Is a kiss ever just a kiss? Does every kiss have meaning? Can a kiss in the present be so charged that it propels the couple into a shared past so passionate and painful that all the time in between feels like a dream? What about funny kisses? Bizarre kisses? And most importantly for the show now at the Royal George Theatre, what about stage kisses?
In the delicious backstage comedy by Sarah Ruhl which recently opened at the Shaw Festival, those questions are part and parcel of the very entertaining Stage Kiss. Ms. Ruhl has twice been a finalist for the Pulitzer Prize. Her writing here is sharp, crisp, clean, and very funny, with warmth and intelligence thrown in for good measure.
She and He meet in New Haven at the first rehearsal of a moldy old play twenty years after the abrupt ending of their affair. She has no idea He has also been cast and is flummoxed when she sees him at the first rehearsal. She is anxious about acting again after a hiatus of ten years, having married and raised her teenaged daughter. His has been the life of the itinerant actor, living in a fleabag apartment in the East Village, and currently involved with a school teacher. The former lovers play former lovers in the overwrought production. Husband points out that, during the four-week run not counting rehearsals, the lovers have kissed two hundred and eighty-eight times. Whew! But it is the rehearsal kisses that ignite their passion and hurl them back to the heady days of their youthful liaison.

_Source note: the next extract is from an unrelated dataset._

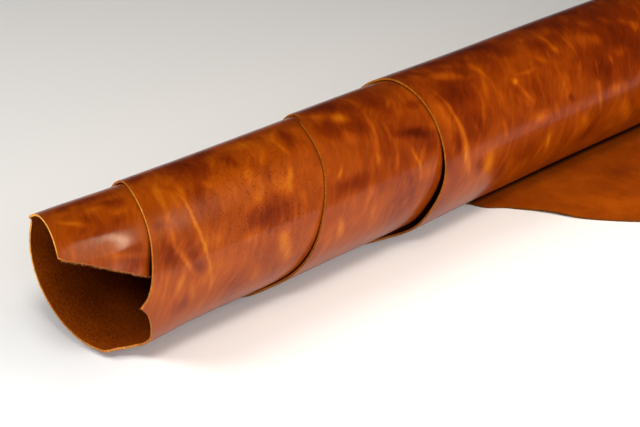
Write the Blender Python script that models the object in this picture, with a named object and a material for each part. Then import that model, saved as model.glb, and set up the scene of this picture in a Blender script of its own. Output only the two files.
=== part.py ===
"""One side of waxy brown leather, wound loosely into an open tube that lies on its own outer end.

Blender 4.5, metres, +Z up. The tube lies along X and opens at both ends. Its front is -Y.
The hide starts inside the tube at the front, goes over the top, down the back and under,
nearly four times, and its outer end runs out flat towards the front. The smooth grain
side is outside, so it is underneath on the flat end. The whole hide is one piece of leather.
"""

import math

import bmesh
import bpy

MM = 0.001

# The hide and the tube
THICKNESS = 1.8 * MM
ROLL_LENGTH = 1100 * MM  # from the foremost corner to the far end
TUBE_RADIUS = 65 * MM  # of the outermost turn, over the grain side
FLAT_SPOT = 10 * MM  # half the width on which the tube bears on the floor
TAIL_REACH = 270 * MM  # how far the loose end runs out from below the tube

# Angles along the winding, in degrees. 0 is the front, 90 the top, 180 the back, 270 below.
FIRST_DEG = -15  # where the hide starts, inside the tube
LAST_DEG = 1350  # where it touches down, below the tube's axis
STEP_DEG = 6

# In the next three tables a row marked as a corner is a sharp point, and the line runs
# smoothly between such rows.

# How far the grain side is from the tube's axis. The roll is a little taller than it is wide.
WINDING = (
    # turn_deg, radius_mm, corner
    (-15, 54.6, False),
    (17, 55.6, False),
    (54, 57.9, False),
    (100, 58.4, False),
    (270, 56.9, False),
    (360, 59.4, False),
    (410, 60.8, False),
    (460, 61.0, False),
    (540, 59.9, False),
    (630, 59.2, False),
    (720, 61.7, False),
    (770, 63.1, False),
    (820, 63.3, False),
    (900, 62.3, False),
    (990, 61.9, False),
    (1024, 63.4, False),
    (1080, 65.0, False),
    (1180, 65.7, False),
    (1260, 65.2, False),
    (1350, 65.0, False),
)

# The hide's near edge, as its distance from the foremost corner, measured along the tube
NEAR_EDGE = (
    # turn_deg, setback_mm, corner
    (-15, 300, False),
    (-5, 150, False),
    (18, 67, False),
    (27, 50, False),
    (54, 0, True),
    (90, 15, False),
    (148, 37, False),
    (284, 52, True),
    (288, 61, False),
    (293, 65, False),
    (300, 71, False),
    (315, 70, False),
    (328, 65, False),
    (350, 59, False),
    (359, 51, True),
    (361, 57, False),
    (390, 70, False),
    (448, 93, False),
    (475, 105, False),
    (488, 108, False),
    (662, 188, False),
    (672, 206, False),
    (731, 236, False),
    (761, 251, False),
    (806, 268, False),
    (820, 279, False),
    (842, 290, False),
    (1000, 318, False),
    (1019, 350, False),
    (1032, 357, False),
    (1050, 360, False),
    (1085, 375, False),
    (1168, 387, False),
    (1188, 390, False),
    (1210, 388, False),
    (1350, 445, True),
)

# The same edge on the loose end, by how far it has run out from below the tube's axis
TAIL_EDGE = (
    # reach_mm, setback_mm, corner
    (0, 445, True),
    (24, 457, False),
    (38, 461, False),
    (52, 474, False),
    (87, 493, False),
    (106, 500, False),
    (137, 521, False),
    (190, 568, False),
    (225, 622, False),
    (250, 700, False),
    (264, 790, False),
    (270, 880, False),
)
TAIL_STEPS = 36

# The far edge is a straight cut that is wound a little askew
FAR_SLANT = 24 * MM

# Where the near edge stands off from the roll, and how far from the edge it has settled
STAND_OFFS = (
    # turn_deg, half_width_deg, depth_mm, height_mm
    (88, 80, 66, 3.5),
    (312, 45, 30, 2.5),
    (478, 70, 40, 0.8),
    (1045, 64, 60, 3.0),
)

# Rows of the mesh from the near edge to the far one, as shares of the width
ROWS = (0, 0.015, 0.035, 0.06, 0.1, 0.17, 0.3, 0.55, 0.8, 1)


def eased(rows, at):
    """The value at a place in a table of (place, value, corner) rows, smooth but for its corners."""
    last = len(rows) - 1
    k = min(max(sum(row[0] <= at for row in rows) - 1, 0), last - 1)

    def slope(i):
        before = (rows[i][1] - rows[i - 1][1]) / (rows[i][0] - rows[i - 1][0]) if i > 0 else None
        after = (rows[i + 1][1] - rows[i][1]) / (rows[i + 1][0] - rows[i][0]) if i < last else None
        if rows[i][2] or before is None or after is None:
            return before if i == k + 1 else after
        if before * after <= 0:
            return 0.0
        return 2 * before * after / (before + after)

    (start, low, _), (end, high, _) = rows[k], rows[k + 1]
    width = end - start
    t = min(max((at - start) / width, 0.0), 1.0)
    return (
        low * (1 + 2 * t) * (1 - t) ** 2
        + high * t * t * (3 - 2 * t)
        + slope(k) * width * t * (1 - t) ** 2
        - slope(k + 1) * width * t * t * (1 - t)
    )


def axis_height():
    """Height of the tube's axis, lowered so that its outermost turn bears on a flat strip."""
    return math.sqrt(TUBE_RADIUS**2 - FLAT_SPOT**2)


def wound_point(turn_deg, from_edge):
    """(y, z) of the grain side at an angle of the winding, from below the tube's axis."""
    radius = eased(WINDING, turn_deg) * MM + stand_off(turn_deg, from_edge)
    angle = math.radians(turn_deg)
    y = -radius * math.cos(angle)
    z = axis_height() + radius * math.sin(angle)
    return y, max(z, 0.0)


def stand_off(turn_deg, from_edge):
    """How far the hide stands off from the roll, at a distance from its near edge."""
    total = 0.0
    for centre, half_width, depth, height in STAND_OFFS:
        away = abs(turn_deg - centre) / half_width
        if away < 1:
            around = math.cos(away * math.pi / 2) ** 2
            total += height * MM * around * math.exp(-((from_edge / (depth * MM)) ** 2))
    return total


def stations():
    """The hide's cross-lines: (angle of the winding or None, reach of the loose end)."""
    steps = round((LAST_DEG - FIRST_DEG) / STEP_DEG)
    angles = {FIRST_DEG + (LAST_DEG - FIRST_DEG) * k / steps for k in range(steps + 1)}
    for turn_deg, _, corner in NEAR_EDGE:
        if corner:
            angles = {a for a in angles if abs(a - turn_deg) > STEP_DEG / 3} | {turn_deg}
    found = [(a, 0.0) for a in sorted(angles)]
    found += [(None, TAIL_REACH * k / TAIL_STEPS) for k in range(1, TAIL_STEPS + 1)]
    return found


def hide_point(station, row, along):
    """The grain side's point on a cross-line, row being the share of the way to the far edge."""
    turn_deg, reach = station
    if turn_deg is None:
        near = eased(TAIL_EDGE, reach / MM) * MM
    else:
        near = eased(NEAR_EDGE, turn_deg) * MM
    far = ROLL_LENGTH - FAR_SLANT * (1 - along)
    x = near + row * (far - near)
    if turn_deg is None:
        y, z = -reach, 0.0
    else:
        y, z = wound_point(turn_deg, x - near)
    return x - ROLL_LENGTH / 2, y + (TAIL_REACH - TUBE_RADIUS) / 2, z


def make_hide():
    """The hide as one sheet on its winding, thickened towards its flesh side."""
    lines = stations()
    mesh = bpy.data.meshes.new("hide")
    sheet = bmesh.new()
    across, along = len(ROWS) - 1, len(lines) - 1
    bmesh.ops.create_grid(sheet, x_segments=across, y_segments=along, size=0.5)
    for vert in sheet.verts:
        row = ROWS[round((vert.co.x + 0.5) * across)]
        line = round((vert.co.y + 0.5) * along)
        vert.co = hide_point(lines[line], row, line / along)
    sheet.to_mesh(mesh)
    sheet.free()
    hide = bpy.data.objects.new("hide", mesh)
    bpy.context.scene.collection.objects.link(hide)
    solidify = hide.modifiers.new("leather_thickness", "SOLIDIFY")
    solidify.thickness = THICKNESS
    solidify.offset = -1
    solidify.use_even_offset = True
    mesh.shade_smooth()
    return hide


def leather():
    """Waxed brown grain leather with a soft shine."""
    material = bpy.data.materials.new("brown_leather")
    material.use_nodes = True
    shader = material.node_tree.nodes["Principled BSDF"]
    shader.inputs["Base Color"].default_value = (0.38, 0.10, 0.015, 1)
    shader.inputs["Roughness"].default_value = 0.38
    shader.inputs["Metallic"].default_value = 0.0
    return material


for old in list(bpy.data.objects):
    bpy.data.objects.remove(old)
hide = make_hide()
hide.data.materials.append(leather())
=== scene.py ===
import math
import random

import bmesh
import bpy
from mathutils import Matrix, Vector


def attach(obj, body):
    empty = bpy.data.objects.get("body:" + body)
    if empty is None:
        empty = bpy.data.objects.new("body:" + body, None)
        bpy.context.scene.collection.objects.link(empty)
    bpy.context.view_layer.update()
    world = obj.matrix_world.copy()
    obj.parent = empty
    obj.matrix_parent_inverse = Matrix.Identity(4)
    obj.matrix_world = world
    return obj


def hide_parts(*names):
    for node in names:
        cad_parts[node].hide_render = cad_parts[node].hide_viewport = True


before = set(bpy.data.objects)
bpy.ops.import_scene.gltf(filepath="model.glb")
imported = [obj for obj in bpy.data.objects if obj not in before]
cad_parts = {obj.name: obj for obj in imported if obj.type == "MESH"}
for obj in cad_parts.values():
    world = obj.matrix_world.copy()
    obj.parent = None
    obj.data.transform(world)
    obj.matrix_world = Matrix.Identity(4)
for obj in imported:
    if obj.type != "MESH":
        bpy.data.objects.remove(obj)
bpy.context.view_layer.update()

# The hide
# One side of waxed pull-up leather, 1.8 mm thick, wound into a loose tube with its grain side
# out. Its near edge runs askew, so the tube is stepped, and its outer end lies flat in front,
# flesh side up. The sheet is laid out flat as a grid and then wound.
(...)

Fiona Byrne’s She is a bundle of nerves at her audition, talking incessantly, moving chairs an inch, asking Director if she can do this or that, and dropping things. Her ambivalence is tangible as she is increasingly drawn to her former lover. Ms. Byrne is a fine comic actor whose facial expressions and delivery are perfectly timed for maximum laughs, and who also expresses the warmth and maturity her character has developed over the years.
Martin Happer is He. His great delivery of the riff on the difference between kissing and sex in theater and the movies, theater being less like masturbation, spotlights the high-quality that Ms. Ruhl’s writing deserves. As the careless and in-your-face He, “I don’t find repression interesting,” Mr. Happer is the quintessential boy-man, the kid in a candy store who wants all the treats he sees in front of him and damn the consequences.

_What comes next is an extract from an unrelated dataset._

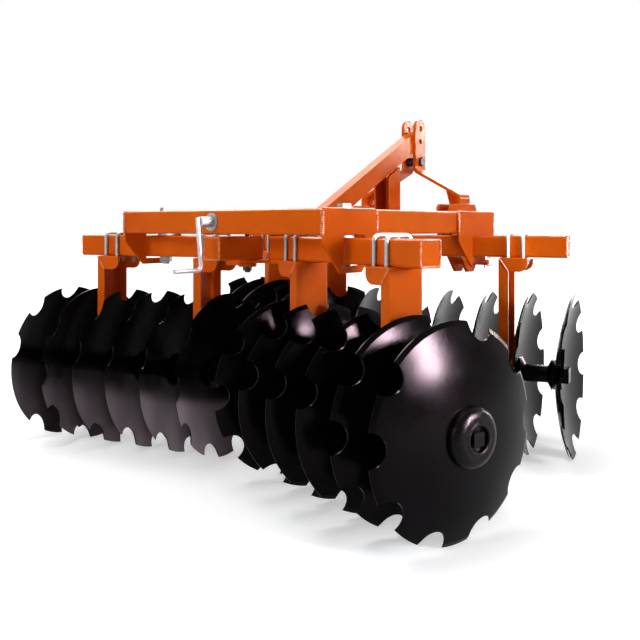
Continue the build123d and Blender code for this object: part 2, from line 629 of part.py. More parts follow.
def mast_bar(drilled_gusset):
    """Right flat bar of the mast with the gusset under its spread."""
    inner = BRACE_WIDTH / 2
    mid_top = inner + MAST_BAR_THICK / 2
    top = TOP_HOLE_Z + MAST_BAR_WIDTH / 2
    line = FilletPolyline(
        (mid_top, top), (mid_top, MAST_BEND_Z), (MAST_SPREAD_X, MAST_SPREAD_Z), (MAST_SPREAD_X, HITCH_TOP),
        radius=MAST_BEND_RADIUS)
    strip = trace(line, MAST_BAR_THICK)
    bar = extrude(Plane.XZ.offset(-MAST_Y) * strip, amount=MAST_BAR_WIDTH / 2, both=True)
    head = Pos(0, MAST_Y, TOP_HOLE_Z) * Box(4 * mid_top, MAST_BAR_WIDTH, MAST_BAR_WIDTH)
    round_head = Pos(0, MAST_Y, TOP_HOLE_Z) * round_bar(MAST_BAR_WIDTH / 2, 0, 2 * mid_top)
    below = Pos(mid_top, MAST_Y, TOP_HOLE_Z - MAST_BAR_WIDTH / 2)
    bar -= head - round_head - below * Box(2 * mid_top, MAST_BAR_WIDTH, MAST_BAR_WIDTH)
    holes = (
        (TOP_HOLE_Z, TOP_HOLE_RADIUS),
        (LOW_HOLE_Z, LOW_HOLE_RADIUS),
        (SPACER_Z, SPACER_BOLT_RADIUS),
    )
    for z, radius in holes:
        bar -= Pos(0, MAST_Y, z) * round_bar(radius, 0, 2 * mid_top)
    fall = (MAST_BEND_Z - MAST_SPREAD_Z) / (MAST_SPREAD_X - mid_top)
    tip_z = MAST_SPREAD_Z + (MAST_SPREAD_X - GUSSET_TIP_X) * fall
    outline = [
        (GUSSET_FOOT_X, HITCH_TOP), (MAST_SPREAD_X, HITCH_TOP),
        (MAST_SPREAD_X, MAST_SPREAD_Z), (GUSSET_TIP_X, tip_z)]
    sheet = make_face(Polyline(*outline, close=True))
    gusset = extrude(Plane.XZ.offset(-MAST_Y) * sheet, amount=GUSSET_THICK / 2, both=True)
    if drilled_gusset:
        hole = Pos((GUSSET_FOOT_X + MAST_SPREAD_X) / 2, MAST_Y, (HITCH_TOP + MAST_SPREAD_Z) / 2)
        gusset -= hole * Rot(90, 0, 0) * Cylinder(GUSSET_HOLE_RADIUS, 4 * GUSSET_THICK)
    return bar + gusset


def mast_spacer():
    """Spacer tube between the mast's bars, with its bolt and nut."""
    inner = BRACE_WIDTH / 2
    outer = inner + MAST_BAR_THICK
    bolt = round_bar(SPACER_BOLT_RADIUS - RUNNING_GAP / 2, -outer, outer)
    bolt += round_bar(SPACER_RADIUS, -inner, inner)
    for side in (-1, 1):
        low = outer if side > 0 else -outer - SPACER_NUT_THICK
        bolt += Rot(0, 90, 0) * hexagon(SPACER_NUT, low, low + SPACER_NUT_THICK)
    return Pos(0, MAST_Y, SPACER_Z) * bolt


def brace_z(y):
    """Height of the brace's top edge above a place along the machine."""
    return BRACE_FRONT_TOP - BRACE_SLOPE * (BRACE_FRONT_Y - y)


def brace_drop():
    """Height of the brace's section in a vertical cut."""
    return BRACE_DEPTH * sqrt(1 + BRACE_SLOPE ** 2)


def mast_brace():
    """Sloping brace of rectangular tube, open in front and cut level where it stands on the beam."""
    drop = brace_drop()
    heel = BRACE_FRONT_Y - (BRACE_FRONT_TOP - FRAME_TOP) / BRACE_SLOPE
    toe = heel + drop / BRACE_SLOPE
    outline = [
        (heel, FRAME_TOP), (BRACE_FRONT_Y, BRACE_FRONT_TOP),
        (BRACE_FRONT_Y, BRACE_FRONT_TOP - drop), (toe, FRAME_TOP)]
    outside = make_face(Polyline(*outline, close=True))
    top_wall = BRACE_WALL * drop / BRACE_DEPTH
    back = heel - BRACE_DEPTH
    front = BRACE_FRONT_Y + BRACE_DEPTH
    bore = [
        (back, brace_z(back) - top_wall), (front, brace_z(front) - top_wall),
        (front, brace_z(front) - drop + top_wall), (back, brace_z(back) - drop + top_wall)]
    inside = make_face(Polyline(*bore, close=True))
    brace = extrude(Plane.YZ * outside, amount=BRACE_WIDTH / 2, both=True)
    return brace - extrude(Plane.YZ * inside, amount=BRACE_WIDTH / 2 - BRACE_WALL, both=True)


def mast_post():
    """Upright channel between the front beam and the brace, open to the rear."""
    high = brace_z(FRAME_HALF_LENGTH)
    post = Pos(0, BEAM_Y, (FRAME_TOP + high) / 2) * Box(TUBE, TUBE, high - FRAME_TOP)
    inside = TUBE - 2 * POST_WALL
    post -= Pos(0, BEAM_Y - POST_WALL, (FRAME_TOP + high) / 2) * Box(inside, TUBE, high - FRAME_TOP)
    low_edge = [(y, brace_z(y) - brace_drop()) for y in (RAIL_END - TUBE, FRAME_HALF_LENGTH + TUBE)]
    above = [*low_edge, (low_edge[1][0], 2 * high), (low_edge[0][0], 2 * high)]
    return post - extrude(Plane.YZ * make_face(Polyline(*above, close=True)), amount=TUBE, both=True)


def hitch_plates():
    """Right pair of hitch plates on the front beam, with the cap that carries the mast's foot."""
    back = FRAME_HALF_LENGTH
    front = MAST_Y + HITCH_NOSE
    nose = HITCH_PIN_Z - HITCH_NOSE_RADIUS
    outline = [
        (back, HITCH_TOP - HITCH_HEEL_CHAMFER), (back + HITCH_HEEL_CHAMFER, HITCH_TOP),
        (front - HITCH_CHAMFER, HITCH_TOP), (front, HITCH_TOP - 2 * HITCH_CHAMFER),
        (MAST_Y + HITCH_NOSE_RADIUS, HITCH_PIN_Z + HITCH_NOSE_RADIUS),
        (MAST_Y + HITCH_NOSE_RADIUS, nose + HITCH_CHAMFER),
        (MAST_Y + HITCH_CHAMFER, nose), (MAST_Y - HITCH_CHAMFER, nose),
        (MAST_Y - HITCH_NOSE_RADIUS, nose + HITCH_CHAMFER), (back, FRAME_BOTTOM),
    ]
    face = make_face(Polyline(*outline, close=True))
    pair = []
    for x in HITCH_PLATE_X:
        plate = extrude(Plane.YZ.offset(x - HITCH_PLATE_THICK / 2) * face, amount=HITCH_PLATE_THICK)
        pair.append(plate - Pos(x, MAST_Y, HITCH_PIN_Z) * round_bar(HITCH_PIN / 2 + PIVOT_FIT, -TUBE, TUBE))
    spread = HITCH_PLATE_X[1] - HITCH_PLATE_X[0]
    cap = Box(spread, MAST_BAR_WIDTH, HITCH_PLATE_THICK)
    return pair[0] + pair[1] + Pos(HITCH_MID_X, MAST_Y, HITCH_TOP - HITCH_PLATE_THICK / 2) * cap


def hitch_pin():
    """Right lower hitch pin, collared on both sides of the plates, with a linchpin hole near its end."""
    inner = HITCH_PLATE_X[0] - HITCH_PLATE_THICK / 2
    outer = HITCH_PLATE_X[1] + HITCH_PLATE_THICK / 2
    pin = round_bar(HITCH_PIN / 2, inner - HITCH_COLLAR_THICK, HITCH_PIN_END)
    pin += round_bar(HITCH_COLLAR_RADIUS, inner - HITCH_COLLAR_THICK, inner)
    pin += round_bar(HITCH_COLLAR_RADIUS, outer, outer + HITCH_COLLAR_THICK)
    pin -= Pos(HITCH_PIN_END - LINCHPIN_INSET, 0) * upright_bar(LINCHPIN_HOLE / 2, -HITCH_PIN, HITCH_PIN)
    return Pos(0, MAST_Y, HITCH_PIN_Z) * pin


def both_sides(piece):
    """A right-hand piece and its mirror image, as one node's solids."""
    return Compound(children=[*piece.solids(), *on_side("left", piece).solids()])


# Nodes

save("rear_beam", cross_beam(-1))
save("front_beam", cross_beam(1))
save("centre_beam", centre_beam())
save("centre_pad", centre_pad())
save("pivot_pins", both_sides(pivot_pin()))
save("slider_tube", slider_tube())
save("slider_pin", slider_pin())
save("lead_screw", lead_screw())
save("crank", crank())
save("mast_spacer", mast_spacer())
save("mast_brace", mast_brace())
save("mast_post", mast_post())
save("hitch_pins", both_sides(hitch_pin()))
save("front_u_bolts", both_sides(at_shanks(FRONT, u_bolt(), U_STATIONS)))
save("front_bearings", both_sides(at_shanks(FRONT, bearing())))

TONGUE_TOPS = {"right": GANG_BOTTOM - TONGUE_GAP, "left": GANG_BOTTOM - 2 * TONGUE_GAP - TONGUE_THICK}
for side in ("left", "right"):
    save(f"side_rail_{side}", on_side(side, side_rail()))
    save(f"front_gang_tube_{side}", on_side(side, front_gang_tube()))
    save(f"rear_gang_tube_{side}", on_side(side, rear_gang_tube(TONGUE_TOPS[side])))
    save(f"rear_u_bolts_{side}", on_side(side, at_shanks(REAR, u_bolt(), U_STATIONS)))
    save(f"rear_bearings_{side}", on_side(side, at_shanks(REAR, bearing())))
    save(f"mast_bar_{side}", on_side(side, mast_bar(side == "left")))
    save(f"hitch_plates_{side}", on_side(side, hitch_plates()))
    for gang in (REAR, FRONT):
        save(f"corner_plate_{gang.name}_{side}", on_side(side, corner_plate(gang)))
        save(f"{gang.name}_shanks_{side}", on_side(side, at_shanks(gang, shank())))
        save(f"{gang.name}_discs_{side}", discs(gang, side))
        save(f"{gang.name}_axle_{side}", on_side(side, axle(gang)))
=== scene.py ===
import json
import math
import random
from typing import NamedTuple

import bmesh
import bpy
from mathutils import Matrix, Vector


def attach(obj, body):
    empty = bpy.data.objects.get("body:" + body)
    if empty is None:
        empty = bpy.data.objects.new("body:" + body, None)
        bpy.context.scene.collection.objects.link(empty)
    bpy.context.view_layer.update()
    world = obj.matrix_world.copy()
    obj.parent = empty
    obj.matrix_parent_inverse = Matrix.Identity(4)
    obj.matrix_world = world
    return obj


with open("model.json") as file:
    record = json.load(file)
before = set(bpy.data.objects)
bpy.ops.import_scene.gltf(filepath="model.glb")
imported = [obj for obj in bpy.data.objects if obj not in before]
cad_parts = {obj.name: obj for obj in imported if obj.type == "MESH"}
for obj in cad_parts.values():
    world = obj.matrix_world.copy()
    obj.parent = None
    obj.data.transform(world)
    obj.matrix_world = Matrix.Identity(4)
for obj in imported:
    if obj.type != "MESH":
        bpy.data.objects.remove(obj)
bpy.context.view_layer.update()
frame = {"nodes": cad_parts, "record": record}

# The studio is in metres and the machine in millimetres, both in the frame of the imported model:
# +Y forward, +X right, +Z up
MM = 0.001

# Camera, at the photograph's place: level, turned to the left of straight ahead
IMAGE = 640
CAMERA_AT = (1.905, -2.1417, 0.7933)
CAMERA_YAW = 39.41
FOCAL_PIXELS = 790.17
CENTRE_PIXEL = (345.03, 226.12)
SENSOR = 36.0
CLIP = (0.05, 60)


def add_camera():
    """The camera, with the photograph's framing in its shift."""
    data = bpy.data.cameras.new("camera")
    data.sensor_width = SENSOR
    data.lens = FOCAL_PIXELS * SENSOR / IMAGE
    data.shift_x = (IMAGE / 2 - CENTRE_PIXEL[0]) / IMAGE
    data.shift_y = (CENTRE_PIXEL[1] - IMAGE / 2) / IMAGE
    data.clip_start, data.clip_end = CLIP
    data.dof.use_dof = False
    camera = bpy.data.objects.new("camera", data)
    camera.location = CAMERA_AT
    camera.rotation_euler = (math.radians(90), 0, math.radians(CAMERA_YAW))
    bpy.context.scene.collection.objects.link(camera)
    bpy.context.scene.camera = camera


# The white panels light the machine. The tinted ones are only there to be mirrored in its gloss.
WHITE = (1.0, 1.0, 1.0)
MAUVE = (1.0, 0.80, 0.91)
CREAM = (1.0, 0.92, 0.80)

# Columns: name, size along x and y in metres, place, point looked at, watts, colour
PANELS = (
    ("overhead", 2.2, 1.8, (-0.5, -0.5, 3.9), (0, 0, 0.3), 78, WHITE),
    ("right", 0.8, 1.0, (4.1, 0.1, 1.35), (0.3, -0.2, 0.5), 77, WHITE),
    ("rear", 1.4, 1.0, (-0.6, -4.6, 2.1), (0, 0, 0.5), 54, WHITE),
    ("left", 1.0, 1.0, (-3.8, 1.2, 1.9), (0, 0, 0.5), 30, WHITE),
    ("front", 1.8, 0.9, (-0.3, 4.6, 1.1), (0, 0, 0.4), 48, WHITE),
    ("right_gloss", 0.6, 1.15, (4.1, 0.25, 1.55), (0.9, -0.4, 0.35), 1200, MAUVE),
    ("ahead_gloss", 2.4, 0.9, (0.1, 4.2, 0.55), (-0.4, -0.4, 0.25), 60, MAUVE),
    ("high_gloss", 2.4, 1.8, (-0.9, 3.5, 3.0), (0.1, 0.3, 0.9), 260, CREAM),
    ("edge_gloss", 1.1, 1.1, (-2.1, 0.3, 3.0), (0, -0.3, 0.8), 200, CREAM),
    ("low_gloss", 1.0, 0.15, (-0.5, -0.12, 0.09), (-0.5, -1.0, 0.09), 1.6, MAUVE),
    ("mast_gloss", 0.3, 0.4, (2.25, 4.05, 1.68), (0.05, 0.63, 1.18), 70, CREAM),
    ("brace_gloss", 1.2, 0.7, (-1.84, 1.71, 2.95), (0.0, 0.3, 1.05), 20, CREAM),
)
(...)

Jeff Meadows plays Kevin, Director’s assistant, understudy to He, and all around dogsbody. He is a riot. You will giggle just looking at him because he is always up to something, whether just gazing at the other actors during rehearsals, walking across the stage, or stepping in as understudy to He. How he goes about kissing the horrified She during rehearsals has the audience laughing out loud, as do his roles as a doctor and a pimp.
Neil Barclay as Director takes a laissez faire approach to his job, saying “try it” to anything an actor proposes. He is very charming and sweet when he speaks to the audience before the opening of his own play in the second act. He has it down as an enthusiastic and passionate writer of a perhaps not-very-high-quality play in which he casts She and He as a whore and an IRA soldier.
The cast is rounded out by several actors who play various roles. Rong Fu is hilarious as the betrayed teacher. Sarena Parmar plays daughters real and imagined. She is the overacting daughter in the play, and She’s daughter in real life, a profanity-spewing, angry and hurt teenager. Sanjay Talwar is Husband, a loving and forgiving man who goes the extra mile for his beloved She, in the play and in life.
The set, designed by Gillian Gallow, transforms from a backstage audition room to the stage set for the play in the first act, to He’s grubby apartment which becomes another stage set in the second act. The audition room has the feel of a much-used space, while one can almost smell He’s grungy apartment.
Direction is by Anita Rochon, who has assembled a fine diverse cast and creative team. She keeps up the comedic pace while allowing for tender moments to play out.
She asks He, “When I kissed you just now, did it feel like an actor kissing an actor or a person kissing a person? Because I’ve kissed you so many times over the last few weeks, I’m starting to not know the difference.” Husband declares when he counts the two hundred eighty-eight kisses: “It isn’t love. It’s oxytocin!”
Is it love between She and He, or have all those kisses just ignited their libidos and the desire to revise their shared past?
Stage Kiss plays at the Royal George Theatre in beautiful Niagara-on-the-Lake, Ontario through September 1st.